- [What is being asked]: Return every record exactly as written.

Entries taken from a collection
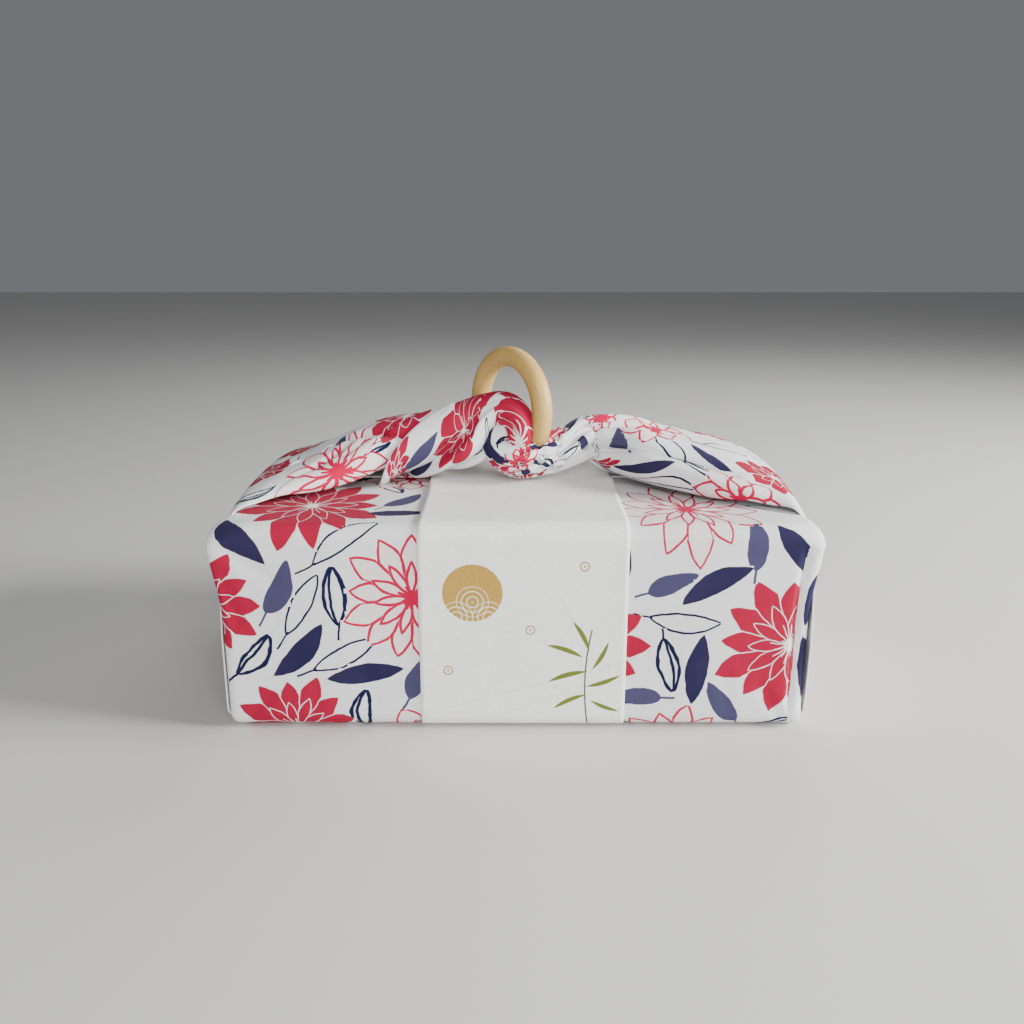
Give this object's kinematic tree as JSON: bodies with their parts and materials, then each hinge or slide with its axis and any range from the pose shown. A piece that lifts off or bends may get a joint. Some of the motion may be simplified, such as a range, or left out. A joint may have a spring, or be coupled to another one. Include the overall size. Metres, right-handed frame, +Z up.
{
  "type": "furoshiki wrap on a box",
  "caption": "Box wrapped in a square printed cotton cloth, its gathered ears knotted on top through a wooden ring, with a paper band round the middle.",
  "frame": {"origin": "on the surface under the middle of the bundle's footprint", "axes": "+X along the box's long side, -Y the front, +Z up"},
  "size_m": [0.2641, 0.1642, 0.16],
  "materials": {
    "cotton": "thin plain-woven cotton, matt, off-white ground with a red, navy and slate flower print",
    "ring_wood": "pale turned wood, smooth, thin satin oil",
    "band_paper": "off-white washi paper with a few fibres, matt",
    "box_board": "plain board, matt"
  },
  "bodies": {
    "root": {"cloth": "cotton", "ring": "ring_wood", "band": "band_paper", "box": "box_board"}
  },
  "joints": []
}
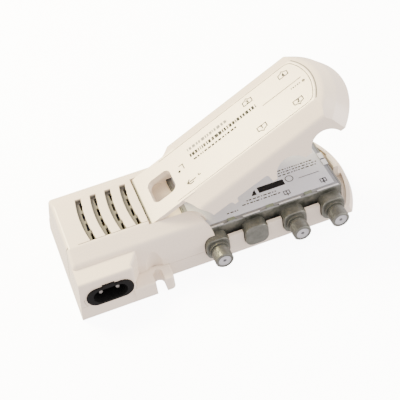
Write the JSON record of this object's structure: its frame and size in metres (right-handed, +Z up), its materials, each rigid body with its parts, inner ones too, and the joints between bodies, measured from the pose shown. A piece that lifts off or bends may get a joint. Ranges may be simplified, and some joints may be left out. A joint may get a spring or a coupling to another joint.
{
  "type": "tv signal amplifier",
  "caption": "Ivory mains-powered aerial signal amplifier with a hinged lid over a cast outlet box, a vented power section, mains inlet and wall screw lug.",
  "frame": {"origin": "centre of the underside, on the surface the case lies on", "axes": "+X from the mains inlet end to the latch end, +Z up, front outlets to -Y"},
  "size_m": [0.156, 0.079, 0.0739],
  "materials": {
    "ivory_plastic": "fine texture",
    "black_plastic": "satin",
    "steel": "zinc plated",
    "nickel": "nickel plated",
    "brown_sleeve": "smooth",
    "paper_board": "laminate",
    "clear_glass": "clear",
    "yellow_case": "smooth",
    "dark_sleeve": "sleeved",
    "ferrite": "pressed",
    "taped_copper": "taped",
    "red_sleeve": "smooth",
    "white_insulator": "smooth",
    "zinc_casting": "as cast",
    "tinned_sheet": "tinned",
    "grey_label": "printed film",
    "green_board": "laminate",
    "ceramic": "fired",
    "blue_case": "smooth"
  },
  "bodies": {
    "case": {"base_shell": "ivory_plastic", "power_cover": "ivory_plastic", "hinge_pin": "steel", "mains_inlet": "black_plastic", "inlet_pins": "nickel", "inlet_leads": "brown_sleeve", "power_board": "paper_board", "fuse_glass": "clear_glass", "fuse_caps": "nickel", "suppressor": "yellow_case", "bridge_rectifier": "black_plastic", "bulk_capacitor": "dark_sleeve", "control_chip": "black_plastic", "transformer_bobbin": "black_plastic", "transformer_core": "ferrite", "transformer_winding": "taped_copper", "output_capacitors": "dark_sleeve", "dc_lead": "red_sleeve", "feedthrough": "white_insulator", "amplifier_chassis": "zinc_casting", "outlet_barrels": "zinc_casting", "blank_bosses": "zinc_casting", "shield_cover": "tinned_sheet", "chassis_label": "grey_label", "connector_insulators": "white_insulator", "centre_contacts": "nickel", "amplifier_board": "green_board", "amplifier_chip": "black_plastic", "supply_choke": "taped_copper", "splitter_cores": "ferrite", "chip_capacitors": "ceramic", "gain_body": "blue_case", "cover_screws": "steel", "chassis_screws": "steel"},
    "lid": {"lid": "ivory_plastic"},
    "gain_rotor": {"gain_rotor": "white_insulator"}
  },
  "joints": [
    {"name": "lid_hinge", "type": "hinge", "parent": "case", "child": "lid", "pos_m": [-0.0288, 0, 0.0256], "axis": [0, -1, 0], "range_deg": [-26.8, 63.2]},
    {"name": "gain_turn", "type": "hinge", "parent": "case", "child": "gain_rotor", "pos_m": [-0.018, 0, 0.015], "axis": [0, 0, 1], "range_deg": [-135, 135]}
  ]
}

- [Result]:
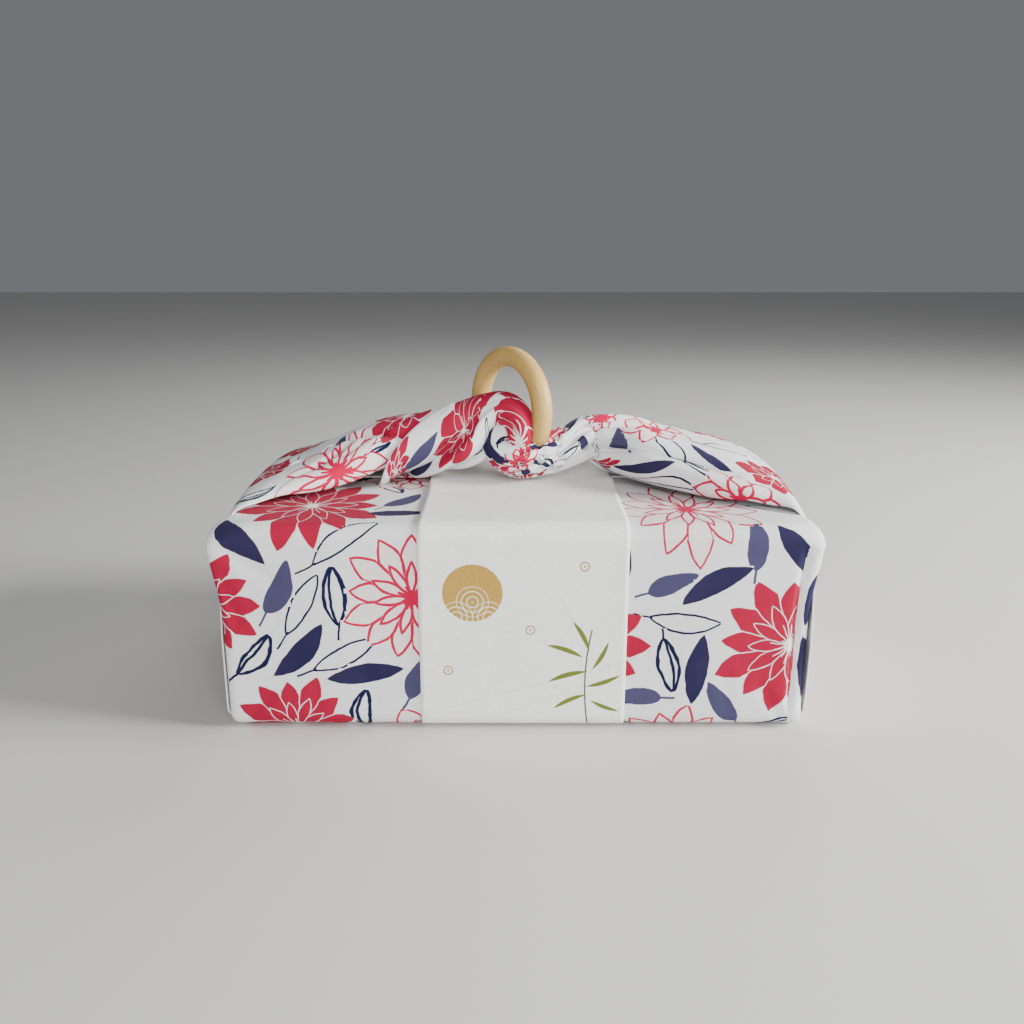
Give this object's kinematic tree as JSON: bodies with their parts and materials, then each hinge or slide with its axis and any range from the pose shown. A piece that lifts off or bends may get a joint. Some of the motion may be simplified, such as a range, or left out. A joint may have a spring, or be coupled to another one. Include the overall size. Metres, right-handed frame, +Z up.
{
  "type": "furoshiki wrap on a box",
  "caption": "Box wrapped in a square printed cotton cloth, its gathered ears knotted on top through a wooden ring, with a paper band round the middle.",
  "frame": {"origin": "on the surface under the middle of the bundle's footprint", "axes": "+X along the box's long side, -Y the front, +Z up"},
  "size_m": [0.2641, 0.1642, 0.16],
  "materials": {
    "cotton": "thin plain-woven cotton, matt, off-white ground with a red, navy and slate flower print",
    "ring_wood": "pale turned wood, smooth, thin satin oil",
    "band_paper": "off-white washi paper with a few fibres, matt",
    "box_board": "plain board, matt"
  },
  "bodies": {
    "root": {"cloth": "cotton", "ring": "ring_wood", "band": "band_paper", "box": "box_board"}
  },
  "joints": []
}
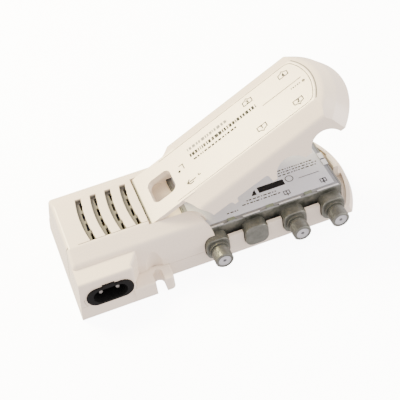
Write the JSON record of this object's structure: its frame and size in metres (right-handed, +Z up), its materials, each rigid body with its parts, inner ones too, and the joints between bodies, measured from the pose shown. A piece that lifts off or bends may get a joint. Ranges may be simplified, and some joints may be left out. A joint may get a spring or a coupling to another joint.
{
  "type": "tv signal amplifier",
  "caption": "Ivory mains-powered aerial signal amplifier with a hinged lid over a cast outlet box, a vented power section, mains inlet and wall screw lug.",
  "frame": {"origin": "centre of the underside, on the surface the case lies on", "axes": "+X from the mains inlet end to the latch end, +Z up, front outlets to -Y"},
  "size_m": [0.156, 0.079, 0.0739],
  "materials": {
    "ivory_plastic": "fine texture",
    "black_plastic": "satin",
    "steel": "zinc plated",
    "nickel": "nickel plated",
    "brown_sleeve": "smooth",
    "paper_board": "laminate",
    "clear_glass": "clear",
    "yellow_case": "smooth",
    "dark_sleeve": "sleeved",
    "ferrite": "pressed",
    "taped_copper": "taped",
    "red_sleeve": "smooth",
    "white_insulator": "smooth",
    "zinc_casting": "as cast",
    "tinned_sheet": "tinned",
    "grey_label": "printed film",
    "green_board": "laminate",
    "ceramic": "fired",
    "blue_case": "smooth"
  },
  "bodies": {
    "case": {"base_shell": "ivory_plastic", "power_cover": "ivory_plastic", "hinge_pin": "steel", "mains_inlet": "black_plastic", "inlet_pins": "nickel", "inlet_leads": "brown_sleeve", "power_board": "paper_board", "fuse_glass": "clear_glass", "fuse_caps": "nickel", "suppressor": "yellow_case", "bridge_rectifier": "black_plastic", "bulk_capacitor": "dark_sleeve", "control_chip": "black_plastic", "transformer_bobbin": "black_plastic", "transformer_core": "ferrite", "transformer_winding": "taped_copper", "output_capacitors": "dark_sleeve", "dc_lead": "red_sleeve", "feedthrough": "white_insulator", "amplifier_chassis": "zinc_casting", "outlet_barrels": "zinc_casting", "blank_bosses": "zinc_casting", "shield_cover": "tinned_sheet", "chassis_label": "grey_label", "connector_insulators": "white_insulator", "centre_contacts": "nickel", "amplifier_board": "green_board", "amplifier_chip": "black_plastic", "supply_choke": "taped_copper", "splitter_cores": "ferrite", "chip_capacitors": "ceramic", "gain_body": "blue_case", "cover_screws": "steel", "chassis_screws": "steel"},
    "lid": {"lid": "ivory_plastic"},
    "gain_rotor": {"gain_rotor": "white_insulator"}
  },
  "joints": [
    {"name": "lid_hinge", "type": "hinge", "parent": "case", "child": "lid", "pos_m": [-0.0288, 0, 0.0256], "axis": [0, -1, 0], "range_deg": [-26.8, 63.2]},
    {"name": "gain_turn", "type": "hinge", "parent": "case", "child": "gain_rotor", "pos_m": [-0.018, 0, 0.015], "axis": [0, 0, 1], "range_deg": [-135, 135]}
  ]
}